Exercise details - Starting at the line that holds "cad_parts[node].material_slots[0].material = drawn_wire()", set down each line through the end of the listing, exactly as written and with nothing added.

Collected material -
══════

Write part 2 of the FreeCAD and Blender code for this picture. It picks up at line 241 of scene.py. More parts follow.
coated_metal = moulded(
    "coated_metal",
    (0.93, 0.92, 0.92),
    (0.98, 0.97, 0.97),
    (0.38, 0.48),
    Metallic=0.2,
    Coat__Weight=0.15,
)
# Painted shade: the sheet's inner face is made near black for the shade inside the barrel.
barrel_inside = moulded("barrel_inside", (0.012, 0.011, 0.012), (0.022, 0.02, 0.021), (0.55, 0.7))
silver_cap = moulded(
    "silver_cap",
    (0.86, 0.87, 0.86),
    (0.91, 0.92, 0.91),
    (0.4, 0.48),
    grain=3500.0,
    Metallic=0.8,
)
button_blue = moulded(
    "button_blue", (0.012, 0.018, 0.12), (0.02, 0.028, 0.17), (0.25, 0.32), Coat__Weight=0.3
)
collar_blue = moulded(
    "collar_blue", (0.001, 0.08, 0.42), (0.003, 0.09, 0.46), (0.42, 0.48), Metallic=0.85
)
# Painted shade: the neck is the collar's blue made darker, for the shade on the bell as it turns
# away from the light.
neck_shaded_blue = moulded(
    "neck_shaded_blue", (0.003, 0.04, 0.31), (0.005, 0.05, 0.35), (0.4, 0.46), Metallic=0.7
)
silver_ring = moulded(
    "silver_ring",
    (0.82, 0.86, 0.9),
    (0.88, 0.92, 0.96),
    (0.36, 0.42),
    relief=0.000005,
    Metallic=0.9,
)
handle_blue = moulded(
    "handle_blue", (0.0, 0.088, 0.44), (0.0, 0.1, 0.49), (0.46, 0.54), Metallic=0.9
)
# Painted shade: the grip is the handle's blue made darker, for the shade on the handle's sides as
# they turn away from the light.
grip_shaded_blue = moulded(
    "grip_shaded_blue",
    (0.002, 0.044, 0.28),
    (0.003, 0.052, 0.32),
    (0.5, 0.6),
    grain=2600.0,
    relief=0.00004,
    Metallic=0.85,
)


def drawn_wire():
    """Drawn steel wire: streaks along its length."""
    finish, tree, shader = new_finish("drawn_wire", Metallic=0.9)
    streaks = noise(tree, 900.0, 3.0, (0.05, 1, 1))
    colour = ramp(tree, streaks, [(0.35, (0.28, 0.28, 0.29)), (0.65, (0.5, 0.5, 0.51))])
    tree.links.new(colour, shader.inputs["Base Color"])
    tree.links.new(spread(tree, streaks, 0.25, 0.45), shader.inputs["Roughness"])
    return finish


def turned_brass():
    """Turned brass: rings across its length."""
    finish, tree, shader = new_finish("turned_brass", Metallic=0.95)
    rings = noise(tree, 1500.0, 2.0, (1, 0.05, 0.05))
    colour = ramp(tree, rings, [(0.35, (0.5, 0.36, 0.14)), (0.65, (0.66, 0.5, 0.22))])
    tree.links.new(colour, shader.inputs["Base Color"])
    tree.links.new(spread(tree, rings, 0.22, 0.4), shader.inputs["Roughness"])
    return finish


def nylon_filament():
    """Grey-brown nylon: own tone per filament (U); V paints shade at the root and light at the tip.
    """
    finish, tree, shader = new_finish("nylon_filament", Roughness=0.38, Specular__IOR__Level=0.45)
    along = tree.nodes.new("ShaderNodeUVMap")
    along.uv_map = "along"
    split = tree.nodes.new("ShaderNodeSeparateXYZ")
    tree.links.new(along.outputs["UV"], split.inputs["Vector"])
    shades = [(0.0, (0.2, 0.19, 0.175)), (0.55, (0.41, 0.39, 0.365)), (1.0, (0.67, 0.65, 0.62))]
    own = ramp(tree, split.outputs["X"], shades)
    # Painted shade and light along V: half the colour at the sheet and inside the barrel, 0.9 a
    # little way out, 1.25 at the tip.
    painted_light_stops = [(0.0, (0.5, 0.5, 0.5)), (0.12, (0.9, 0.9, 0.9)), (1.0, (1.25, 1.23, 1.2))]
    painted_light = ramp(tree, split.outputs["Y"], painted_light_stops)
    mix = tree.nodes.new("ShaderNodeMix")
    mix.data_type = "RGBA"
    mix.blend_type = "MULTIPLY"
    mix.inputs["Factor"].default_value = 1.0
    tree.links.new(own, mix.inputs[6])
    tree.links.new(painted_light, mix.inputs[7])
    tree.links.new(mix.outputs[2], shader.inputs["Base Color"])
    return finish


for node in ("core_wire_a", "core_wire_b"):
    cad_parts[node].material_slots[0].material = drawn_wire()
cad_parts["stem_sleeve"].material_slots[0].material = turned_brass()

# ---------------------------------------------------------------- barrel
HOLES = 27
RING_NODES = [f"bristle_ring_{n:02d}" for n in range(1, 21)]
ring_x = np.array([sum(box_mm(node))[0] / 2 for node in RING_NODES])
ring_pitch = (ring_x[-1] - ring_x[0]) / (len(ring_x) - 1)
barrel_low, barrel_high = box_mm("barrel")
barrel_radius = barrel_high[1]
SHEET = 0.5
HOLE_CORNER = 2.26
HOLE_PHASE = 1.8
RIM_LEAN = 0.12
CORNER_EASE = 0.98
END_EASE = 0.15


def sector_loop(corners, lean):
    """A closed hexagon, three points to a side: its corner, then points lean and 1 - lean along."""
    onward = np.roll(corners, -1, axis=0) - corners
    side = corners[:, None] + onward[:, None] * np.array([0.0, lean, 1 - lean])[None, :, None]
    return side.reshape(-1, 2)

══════

Result -
    cad_parts[node].material_slots[0].material = drawn_wire()
cad_parts["stem_sleeve"].material_slots[0].material = turned_brass()

# ---------------------------------------------------------------- barrel
HOLES = 27
RING_NODES = [f"bristle_ring_{n:02d}" for n in range(1, 21)]
ring_x = np.array([sum(box_mm(node))[0] / 2 for node in RING_NODES])
ring_pitch = (ring_x[-1] - ring_x[0]) / (len(ring_x) - 1)
barrel_low, barrel_high = box_mm("barrel")
barrel_radius = barrel_high[1]
SHEET = 0.5
HOLE_CORNER = 2.26
HOLE_PHASE = 1.8
RIM_LEAN = 0.12
CORNER_EASE = 0.98
END_EASE = 0.15


def sector_loop(corners, lean):
    """A closed hexagon, three points to a side: its corner, then points lean and 1 - lean along."""
    onward = np.roll(corners, -1, axis=0) - corners
    side = corners[:, None] + onward[:, None] * np.array([0.0, lean, 1 - lean])[None, :, None]
    return side.reshape(-1, 2)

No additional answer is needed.